1. Start with Isolated Component Testing

Before you integrate a component into a layout, validate it on its own. Use tools like Storybook to view components outside of the app logic, where interactions and visuals can be tested in isolation.

How QA adds value:

  • Unit test component logic and event handling
  • Run visual diff testing to catch unwanted style changes
  • Validate responsiveness and display across screen sizes

2. Validate Variants, States, and Edge Cases

Most components aren’t static. They have multiple visual states (hover, disabled, loading) and behavioral variations (e.g., button with icon vs. without).

How QA adds value:

  • Build a matrix of all component variants and interaction states
  • Test accessibility (focus states, keyboard nav, ARIA attributes)
  • Use snapshot tools to document expected UI behavior

3. Test Real-World Compositions

Even perfectly tested components can behave unpredictably when nested or combined.

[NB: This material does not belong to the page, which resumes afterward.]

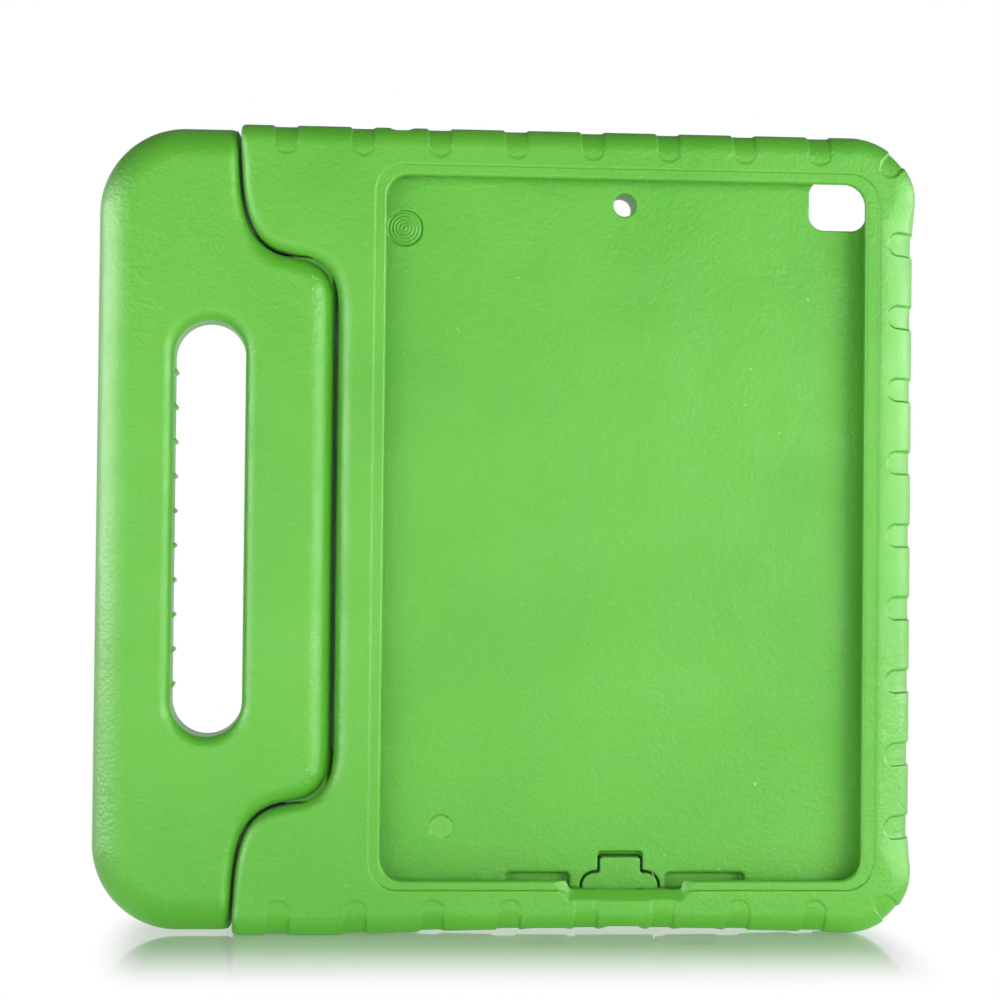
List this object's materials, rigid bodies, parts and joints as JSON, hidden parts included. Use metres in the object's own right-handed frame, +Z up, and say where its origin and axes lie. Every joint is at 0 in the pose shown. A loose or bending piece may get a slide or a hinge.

Validate how they behave together.

How QA adds value:

  • Run integration tests on commonly composed UI (e.g., form inputs inside modals)
  • Simulate user flows involving multiple components
  • Ensure layout stability when components resize or change state

4. Stay In Sync with Design System Evolution

Design systems are living entities. QA must stay looped into design and engineering discussions to validate updates proactively.

How QA adds value:

  • Join design reviews to align on token updates and spacing rules
  • Review component libraries for breaking changes or regressions
  • Flag gaps between Figma specs and the deployed UI

5. Automate Tests, Document Behavior

Consistency demands automation and traceability. Document test cases and results to ensure the design system remains reliable as it evolves.

How QA adds value:

  • Auto-run regression tests after each design system update
  • Maintain a test case library that maps to component documentation
  • Provide screenshots or video recordings for each interaction pattern

Concluding Words

A tested design system is a powerful multiplier. When QA validates core components early, it reduces errors later, streamlines releases, and keeps your UI polished across every screen. Whereas, design systems are your foundation for scale, and QA ensures they hold strong.